Beberapa hari terakhir ini gw keasyikan membaca artikel mengenai Satanic Finance yang sempet boom tahun 2008
kemaren (hiks, baru ngeh sekarang..). Satanic
Finance sendiri adalah satu buku bagus karya
Riawan Amin yang bercerita tentang sistem kebobrokan ekonomi dunia saat ini,
dimana kapitalisme merajalela dan secara sengaja didesain bukan untuk memajukan
peradaban dunia, melainkan sebagai alat kolonialisme di era baru.
Dari yang
gw baca, ada tiga pilar yang menopang Satanic Finance, yaitu :
- Fiat money (uang kertas /
uang yang seolah-olah uang)
- Fractional Reverse
Requirement (peraturan cadangan simpanan)
- Interest (sistem bunga)
Dan tahukah, kesemua pilar itu ternyata sesuai
banget dengan kondisi keuangan dunia sekarang ini. Selain itu, tiga pilar
tersebut juga menjadi backbone asal muasal kenapa kita saat ini menggunakan
uang kartal. Nah, mengenai asal muasal ini, akan gw coba
share sesuai dengan pengertian dan pengetahuan gw ya.

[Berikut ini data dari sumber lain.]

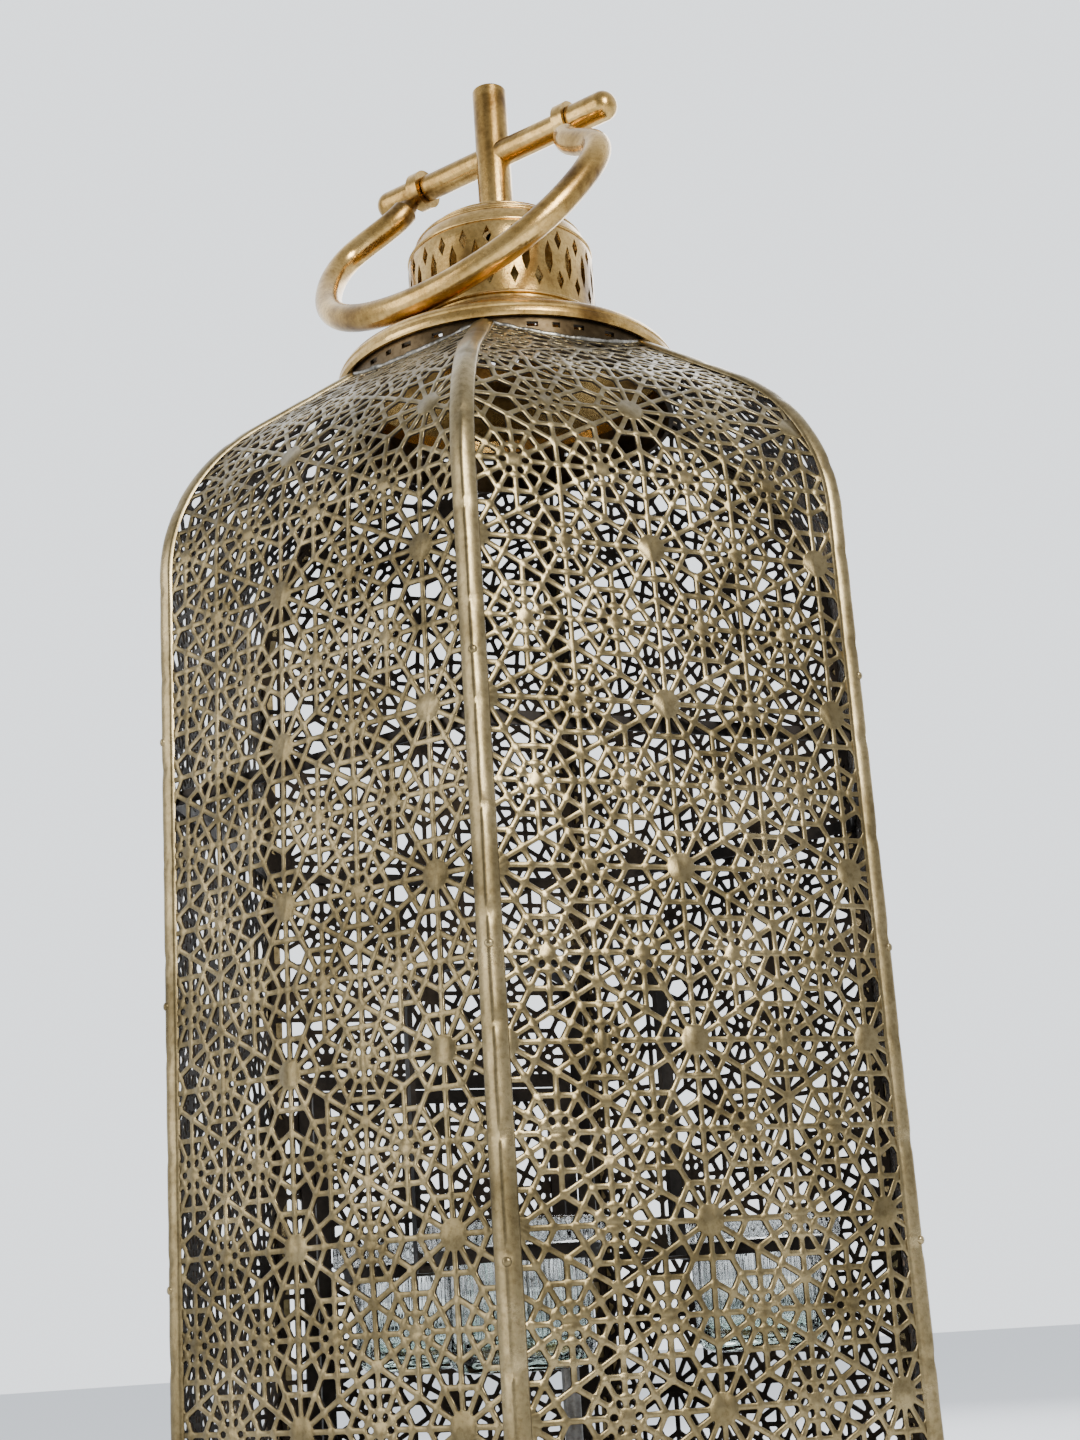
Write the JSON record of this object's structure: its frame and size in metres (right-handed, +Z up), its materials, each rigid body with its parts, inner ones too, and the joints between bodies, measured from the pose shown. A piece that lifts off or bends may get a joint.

Gw akan menggunakan pengandaian dalam bentuk cerita karangan, hehehe… Mohon ya kalau ada yang salah, dan temen-temen tahu soal hal ini,
mohon dikoreksi :)
***
Di suatu
daerah terpencil, sebutlah namanya Cimaju, terdapat masyarakat yang hidup
bahagia dan aman tenteram. Kekayaan alamnya terhampar di seantero daerah, dan
untuk melengkapi kebutuhan ekonomi, mereka menggunakan emas sebagai alat tukar. Kenapa emas? Karena selain
susah dibuat, emas juga susah dicari, tidak
mudah rusak, dan tentunya, bernilai intrinsik yang sangat tinggi.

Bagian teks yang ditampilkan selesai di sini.